Exercise brief
Reproduce the complete listing without any deviation.

--- BEGIN ---

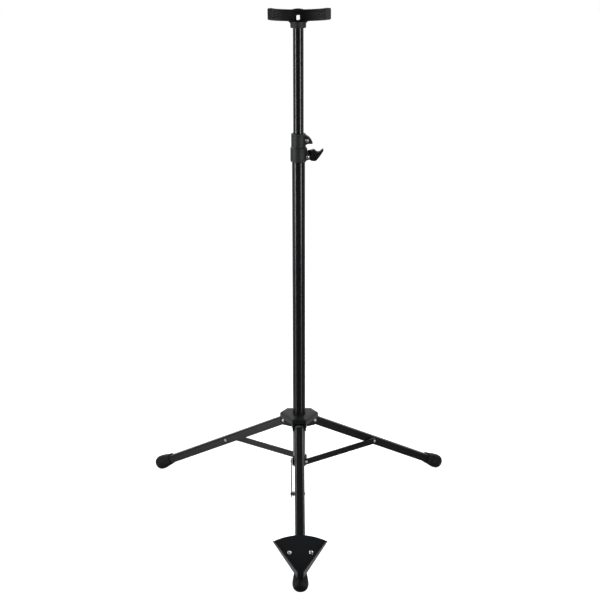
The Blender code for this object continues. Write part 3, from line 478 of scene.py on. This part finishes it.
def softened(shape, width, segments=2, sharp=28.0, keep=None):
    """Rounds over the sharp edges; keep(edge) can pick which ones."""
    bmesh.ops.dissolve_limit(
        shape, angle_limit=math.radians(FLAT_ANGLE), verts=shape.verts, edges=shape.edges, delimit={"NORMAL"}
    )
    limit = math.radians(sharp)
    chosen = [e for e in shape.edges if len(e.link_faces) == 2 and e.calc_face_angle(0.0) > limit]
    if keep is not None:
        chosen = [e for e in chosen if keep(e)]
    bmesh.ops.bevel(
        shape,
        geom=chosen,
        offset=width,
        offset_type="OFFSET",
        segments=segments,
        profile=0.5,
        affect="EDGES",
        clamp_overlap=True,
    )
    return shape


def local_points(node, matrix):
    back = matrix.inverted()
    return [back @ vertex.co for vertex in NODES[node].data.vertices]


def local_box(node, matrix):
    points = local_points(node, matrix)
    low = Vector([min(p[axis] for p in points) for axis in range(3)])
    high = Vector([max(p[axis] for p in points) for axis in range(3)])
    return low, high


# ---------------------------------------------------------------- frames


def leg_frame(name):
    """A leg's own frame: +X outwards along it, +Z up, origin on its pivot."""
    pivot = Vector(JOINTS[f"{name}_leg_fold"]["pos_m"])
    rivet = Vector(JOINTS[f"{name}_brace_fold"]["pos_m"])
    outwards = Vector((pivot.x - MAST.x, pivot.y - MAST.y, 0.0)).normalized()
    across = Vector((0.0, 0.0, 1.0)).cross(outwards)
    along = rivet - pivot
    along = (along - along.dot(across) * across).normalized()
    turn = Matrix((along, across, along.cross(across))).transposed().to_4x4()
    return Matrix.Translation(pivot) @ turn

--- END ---

Correct output
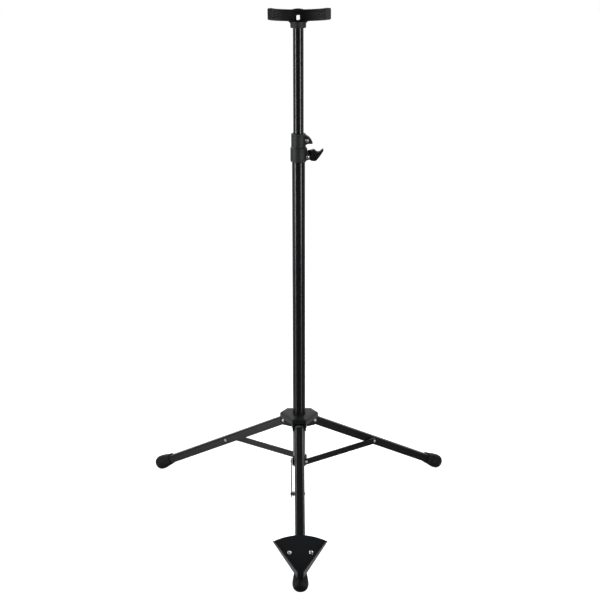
The Blender code for this object continues. Write part 3, from line 478 of scene.py on. This part finishes it.
def softened(shape, width, segments=2, sharp=28.0, keep=None):
    """Rounds over the sharp edges; keep(edge) can pick which ones."""
    bmesh.ops.dissolve_limit(
        shape, angle_limit=math.radians(FLAT_ANGLE), verts=shape.verts, edges=shape.edges, delimit={"NORMAL"}
    )
    limit = math.radians(sharp)
    chosen = [e for e in shape.edges if len(e.link_faces) == 2 and e.calc_face_angle(0.0) > limit]
    if keep is not None:
        chosen = [e for e in chosen if keep(e)]
    bmesh.ops.bevel(
        shape,
        geom=chosen,
        offset=width,
        offset_type="OFFSET",
        segments=segments,
        profile=0.5,
        affect="EDGES",
        clamp_overlap=True,
    )
    return shape


def local_points(node, matrix):
    back = matrix.inverted()
    return [back @ vertex.co for vertex in NODES[node].data.vertices]


def local_box(node, matrix):
    points = local_points(node, matrix)
    low = Vector([min(p[axis] for p in points) for axis in range(3)])
    high = Vector([max(p[axis] for p in points) for axis in range(3)])
    return low, high


# ---------------------------------------------------------------- frames


def leg_frame(name):
    """A leg's own frame: +X outwards along it, +Z up, origin on its pivot."""
    pivot = Vector(JOINTS[f"{name}_leg_fold"]["pos_m"])
    rivet = Vector(JOINTS[f"{name}_brace_fold"]["pos_m"])
    outwards = Vector((pivot.x - MAST.x, pivot.y - MAST.y, 0.0)).normalized()
    across = Vector((0.0, 0.0, 1.0)).cross(outwards)
    along = rivet - pivot
    along = (along - along.dot(across) * across).normalized()
    turn = Matrix((along, across, along.cross(across))).transposed().to_4x4()
    return Matrix.Translation(pivot) @ turn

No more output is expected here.